AMHERST — An effort to change the inner workings of the city of Lorain is likely to appear on the November ballot.
If it does — and if voters decide to change key ways the Lorain government runs — then Amherst would become the last remaining statutory city in the county.
Tia Hilton of Amherst Township and attorney Gerald Phillips of Avon Lake delivered petitions to Lorain City Council Clerk Nancy Greer last week. They want voters to demand a charter for the city, provided the Board of Elections certifies at least 860 of the 1,500 signatures they collected.

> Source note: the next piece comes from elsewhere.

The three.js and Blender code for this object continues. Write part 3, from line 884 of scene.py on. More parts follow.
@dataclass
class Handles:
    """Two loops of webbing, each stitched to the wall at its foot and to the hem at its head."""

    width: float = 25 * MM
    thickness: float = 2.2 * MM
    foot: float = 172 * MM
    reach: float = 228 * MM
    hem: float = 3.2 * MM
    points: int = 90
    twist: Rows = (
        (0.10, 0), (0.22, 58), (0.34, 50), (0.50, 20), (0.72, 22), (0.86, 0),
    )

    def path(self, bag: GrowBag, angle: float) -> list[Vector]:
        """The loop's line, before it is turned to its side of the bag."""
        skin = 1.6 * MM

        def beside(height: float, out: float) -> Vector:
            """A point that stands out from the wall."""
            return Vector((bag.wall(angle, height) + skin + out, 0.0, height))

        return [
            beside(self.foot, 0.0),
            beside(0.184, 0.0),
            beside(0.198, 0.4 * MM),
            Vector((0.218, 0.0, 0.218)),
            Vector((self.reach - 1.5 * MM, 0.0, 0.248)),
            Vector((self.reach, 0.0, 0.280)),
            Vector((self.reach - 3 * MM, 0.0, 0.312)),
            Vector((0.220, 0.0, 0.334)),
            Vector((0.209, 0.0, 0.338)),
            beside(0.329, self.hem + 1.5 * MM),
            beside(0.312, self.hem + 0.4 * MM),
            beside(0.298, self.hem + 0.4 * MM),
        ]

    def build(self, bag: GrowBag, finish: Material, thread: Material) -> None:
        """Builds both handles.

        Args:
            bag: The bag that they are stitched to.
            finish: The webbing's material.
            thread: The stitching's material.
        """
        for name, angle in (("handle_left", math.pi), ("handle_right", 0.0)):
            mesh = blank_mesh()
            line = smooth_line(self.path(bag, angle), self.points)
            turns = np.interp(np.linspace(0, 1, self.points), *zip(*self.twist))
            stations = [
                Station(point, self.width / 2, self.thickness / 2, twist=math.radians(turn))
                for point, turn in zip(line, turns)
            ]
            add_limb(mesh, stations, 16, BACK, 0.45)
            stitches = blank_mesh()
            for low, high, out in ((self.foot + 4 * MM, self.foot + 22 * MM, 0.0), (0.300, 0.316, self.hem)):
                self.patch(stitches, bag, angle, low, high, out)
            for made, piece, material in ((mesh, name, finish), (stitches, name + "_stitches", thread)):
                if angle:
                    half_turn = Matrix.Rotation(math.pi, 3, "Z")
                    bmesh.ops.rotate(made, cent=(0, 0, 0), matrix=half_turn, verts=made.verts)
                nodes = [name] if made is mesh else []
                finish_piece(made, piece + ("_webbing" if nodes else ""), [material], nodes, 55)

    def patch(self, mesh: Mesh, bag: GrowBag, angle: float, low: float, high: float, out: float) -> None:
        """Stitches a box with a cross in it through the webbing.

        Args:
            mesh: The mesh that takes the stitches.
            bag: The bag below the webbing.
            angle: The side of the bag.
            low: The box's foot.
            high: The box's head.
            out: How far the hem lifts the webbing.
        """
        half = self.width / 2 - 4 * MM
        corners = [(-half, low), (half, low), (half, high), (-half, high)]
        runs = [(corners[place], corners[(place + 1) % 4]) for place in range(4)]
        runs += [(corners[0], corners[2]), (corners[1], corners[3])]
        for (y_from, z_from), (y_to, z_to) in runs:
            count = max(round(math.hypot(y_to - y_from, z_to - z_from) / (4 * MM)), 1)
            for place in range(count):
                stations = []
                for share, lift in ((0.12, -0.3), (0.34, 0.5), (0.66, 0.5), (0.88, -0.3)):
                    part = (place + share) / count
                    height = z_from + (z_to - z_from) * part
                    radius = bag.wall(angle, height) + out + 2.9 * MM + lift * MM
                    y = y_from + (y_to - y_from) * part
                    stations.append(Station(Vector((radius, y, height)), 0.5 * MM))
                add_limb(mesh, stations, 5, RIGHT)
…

There are two basic ways cities work in Ohio: They can either follow the standard rules set forth by state law and be “statutory,” or they can create their own charters that lay out local rules.
Those local rules can completely reshape what local government looks like — larger city councils, strong mayors or weak mayors or no mayors.

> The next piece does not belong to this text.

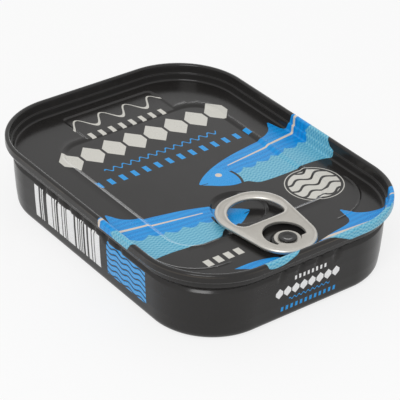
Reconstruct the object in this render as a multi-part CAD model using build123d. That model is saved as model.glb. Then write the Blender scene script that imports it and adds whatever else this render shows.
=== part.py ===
from build123d import *
import math
import os

# A seamed sardine tin with a ring-pull lid, modelled shut and full.
# Frame: +X along the tin towards the tab's nose, +Z up, origin at the middle of the base. Millimetres.
# Nodes: can_body (drawn body, filled, as nothing of the inside can be seen), lid (seam, countersink,
# panel and the rivet formed in it) and pull_tab (curled tab held by the rivet).

# ---- Overall size, over the seam
LENGTH = 102.4
WIDTH = 76.2
HEIGHT = 22.1
CORNER_RADIUS = 21.4

# ---- Seam that joins the lid to the body
SEAM_DEPTH = 2.7          # height of its outer face
SEAM_THICKNESS = 1.35     # outer face to the lid's countersink
SEAM_ROUND = 0.55         # rounding of the two top edges
SEAM_LIP = 0.25           # chamfer under the outer face
BODY_METAL = 0.25
LID_METAL = 0.3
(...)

Lorain and Amherst are the only two local cities that still use the state’s template.
Amherst’s most influential politicians aren’t in a hurry to change anytime soon. “There’s good points and bad points to a charter,” said Mayor Mark Costilow. “There’s a lot of work involved. We operate fine statutorily, but there are things that could definitely be improved.”

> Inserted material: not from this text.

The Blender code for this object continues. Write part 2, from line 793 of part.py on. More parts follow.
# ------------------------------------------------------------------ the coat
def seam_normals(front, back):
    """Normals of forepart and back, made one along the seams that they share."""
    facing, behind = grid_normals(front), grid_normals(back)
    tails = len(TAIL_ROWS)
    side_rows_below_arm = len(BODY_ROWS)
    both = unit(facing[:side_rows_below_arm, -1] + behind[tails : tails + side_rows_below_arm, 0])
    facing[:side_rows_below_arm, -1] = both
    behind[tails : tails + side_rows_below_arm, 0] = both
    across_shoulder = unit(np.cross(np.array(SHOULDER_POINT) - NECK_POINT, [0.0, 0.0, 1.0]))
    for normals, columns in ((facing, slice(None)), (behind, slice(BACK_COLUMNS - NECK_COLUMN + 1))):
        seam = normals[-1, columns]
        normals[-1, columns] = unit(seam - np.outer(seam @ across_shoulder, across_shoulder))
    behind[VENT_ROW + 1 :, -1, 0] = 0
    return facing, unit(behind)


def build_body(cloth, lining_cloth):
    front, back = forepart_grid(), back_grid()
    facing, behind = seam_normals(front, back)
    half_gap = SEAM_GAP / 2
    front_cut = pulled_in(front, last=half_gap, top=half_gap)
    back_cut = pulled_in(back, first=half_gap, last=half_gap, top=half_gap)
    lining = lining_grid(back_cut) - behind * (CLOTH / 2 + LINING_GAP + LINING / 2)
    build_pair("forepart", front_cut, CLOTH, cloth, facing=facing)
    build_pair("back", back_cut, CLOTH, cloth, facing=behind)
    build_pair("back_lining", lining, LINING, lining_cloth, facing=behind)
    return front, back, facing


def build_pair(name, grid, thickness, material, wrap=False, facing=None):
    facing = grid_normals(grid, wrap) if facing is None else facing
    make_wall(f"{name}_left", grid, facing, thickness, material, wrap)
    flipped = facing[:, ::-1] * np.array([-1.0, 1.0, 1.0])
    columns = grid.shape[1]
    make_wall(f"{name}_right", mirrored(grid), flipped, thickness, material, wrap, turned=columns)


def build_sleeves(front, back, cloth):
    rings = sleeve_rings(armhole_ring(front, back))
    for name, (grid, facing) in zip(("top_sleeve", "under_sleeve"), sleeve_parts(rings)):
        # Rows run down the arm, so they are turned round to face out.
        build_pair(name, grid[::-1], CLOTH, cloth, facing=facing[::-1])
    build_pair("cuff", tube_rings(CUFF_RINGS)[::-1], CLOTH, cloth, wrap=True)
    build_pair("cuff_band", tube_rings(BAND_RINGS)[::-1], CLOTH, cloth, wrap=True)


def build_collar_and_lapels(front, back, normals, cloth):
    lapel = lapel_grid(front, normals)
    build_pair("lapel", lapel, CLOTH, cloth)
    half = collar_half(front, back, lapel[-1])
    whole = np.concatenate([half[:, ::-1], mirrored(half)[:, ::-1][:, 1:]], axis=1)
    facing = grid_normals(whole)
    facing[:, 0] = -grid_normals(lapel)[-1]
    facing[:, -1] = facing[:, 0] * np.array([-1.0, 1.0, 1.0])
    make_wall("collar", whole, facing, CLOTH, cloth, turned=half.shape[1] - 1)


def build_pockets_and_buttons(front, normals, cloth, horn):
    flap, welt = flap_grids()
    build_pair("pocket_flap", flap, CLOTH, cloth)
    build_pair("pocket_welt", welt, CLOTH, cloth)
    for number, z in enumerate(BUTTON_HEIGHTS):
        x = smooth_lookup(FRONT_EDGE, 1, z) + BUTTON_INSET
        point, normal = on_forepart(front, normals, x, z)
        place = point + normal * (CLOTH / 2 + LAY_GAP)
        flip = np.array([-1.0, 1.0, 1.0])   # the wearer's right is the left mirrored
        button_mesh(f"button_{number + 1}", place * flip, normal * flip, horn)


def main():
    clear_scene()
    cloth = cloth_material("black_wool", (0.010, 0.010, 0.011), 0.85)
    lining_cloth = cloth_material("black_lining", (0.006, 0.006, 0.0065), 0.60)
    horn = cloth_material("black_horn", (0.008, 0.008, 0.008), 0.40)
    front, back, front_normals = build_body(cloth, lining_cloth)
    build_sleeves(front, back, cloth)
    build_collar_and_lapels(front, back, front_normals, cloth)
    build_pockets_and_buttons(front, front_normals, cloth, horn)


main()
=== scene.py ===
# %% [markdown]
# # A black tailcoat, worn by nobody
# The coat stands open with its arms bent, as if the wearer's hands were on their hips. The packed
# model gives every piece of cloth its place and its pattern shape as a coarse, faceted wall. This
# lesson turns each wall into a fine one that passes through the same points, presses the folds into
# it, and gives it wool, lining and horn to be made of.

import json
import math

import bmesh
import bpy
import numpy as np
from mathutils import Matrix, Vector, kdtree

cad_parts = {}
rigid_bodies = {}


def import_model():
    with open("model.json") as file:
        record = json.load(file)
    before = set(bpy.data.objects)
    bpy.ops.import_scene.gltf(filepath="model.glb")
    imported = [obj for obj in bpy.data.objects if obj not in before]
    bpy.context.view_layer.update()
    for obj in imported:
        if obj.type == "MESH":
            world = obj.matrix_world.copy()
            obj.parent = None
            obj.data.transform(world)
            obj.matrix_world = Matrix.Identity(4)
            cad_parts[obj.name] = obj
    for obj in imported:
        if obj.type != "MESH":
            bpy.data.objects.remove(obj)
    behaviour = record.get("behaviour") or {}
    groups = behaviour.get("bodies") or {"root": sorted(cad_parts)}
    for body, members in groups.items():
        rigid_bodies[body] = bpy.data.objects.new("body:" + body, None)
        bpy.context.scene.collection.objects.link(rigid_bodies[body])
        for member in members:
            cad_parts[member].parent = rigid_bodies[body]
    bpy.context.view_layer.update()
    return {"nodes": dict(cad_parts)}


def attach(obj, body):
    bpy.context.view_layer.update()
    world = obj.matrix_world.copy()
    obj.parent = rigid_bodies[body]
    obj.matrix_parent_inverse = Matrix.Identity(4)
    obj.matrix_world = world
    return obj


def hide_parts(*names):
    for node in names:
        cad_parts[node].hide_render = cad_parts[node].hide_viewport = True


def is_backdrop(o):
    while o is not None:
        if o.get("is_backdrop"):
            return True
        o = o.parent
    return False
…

The last time Amherst examined the possibility of a charter was in the early 2000s. At the time, the two Republicans on City Council — Nick Brusky and Jennifer Wasilk — were alone in supporting one. Then-Law Director Ken Stumphauzer, a Democrat, was also a proponent, ]but Wasilk said that after hearing his advice Council left the charter idea behind.
“Once you establish a system, people don’t like to change,” said Wasilk, who has served in city government for 20 years and still wants to see Amherst go the charter route. “Elected officials are just as guilty as anyone on that. We can be just as stubborn as anybody.”